Monolithic ceramic electrode for electrochemical deactivation of Microcystis aeruginosa

Abstract

Algae bloom is a major environmental problem that may occur in both freshwater and marine water, and thus it is important to develop effective manners for deactivating algae. In this study, we investigated the monolithic ceramic electrode (MCE) for electrochemical deactivation of Microcystis aeruginosa, a typical alga found in aquatic system. The results demonstrated that the MCE contained the mixed Magnéli-phases of Ti4O7, Ti5O9 and Ti9O17, which could achieve efficient and stable deactivation of M. aeruginosa cells and removal of chlorophyll-a. The chlorophyll-a removal was shown to be positively correlated with the current density applied, reaching the maximum efficiency of 89.2% at reaction time of 120 min. The 8-day re-cultivation experiments showed the dependence of deactivation performance on total coulombs, and the coulombs in excess of 77.4 C could completely deprived the M. aeruginosa cells of propagation and proliferation.
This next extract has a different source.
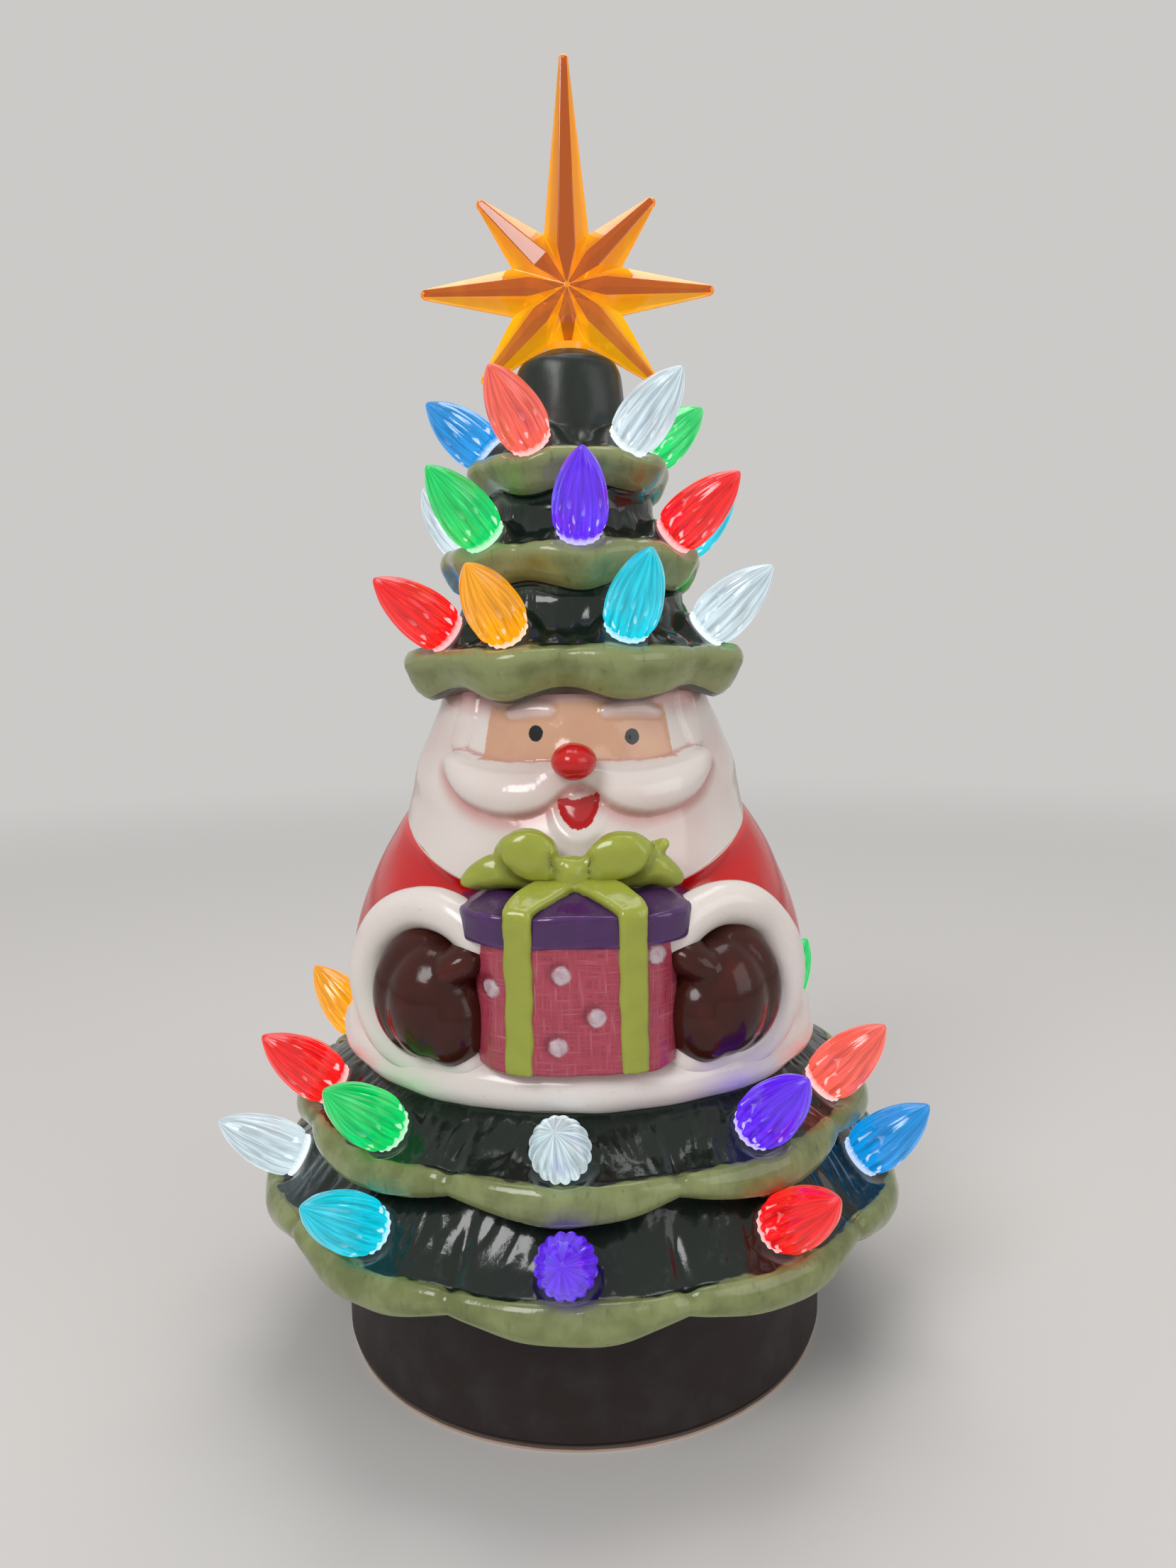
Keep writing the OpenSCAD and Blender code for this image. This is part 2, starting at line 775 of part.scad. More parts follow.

As shown from atomic force microscopy (AFM), scanning electron microscopy (SEM) and flow cytometric (FC) measurement, the algal cells underwent an irreversible damage of cell structure, isolation of intracellular components and dissolution of cytoplasm-like substances after being attacked by electrochemically produced oxidative species. The solution pH was observed to increase from 8.0 to 9.8 during 120-min electrolysis, which should be the consequence of leakage of cytoplasm containing a variety of small-molecule substances such as protein-, humus-, and sugar-like matters, indicated by 3D excitation-emission matrix (EEM) fluorescence spectra. This study provides a promising electrode material for effective electrochemical deactivation of algae in potential application of water purification.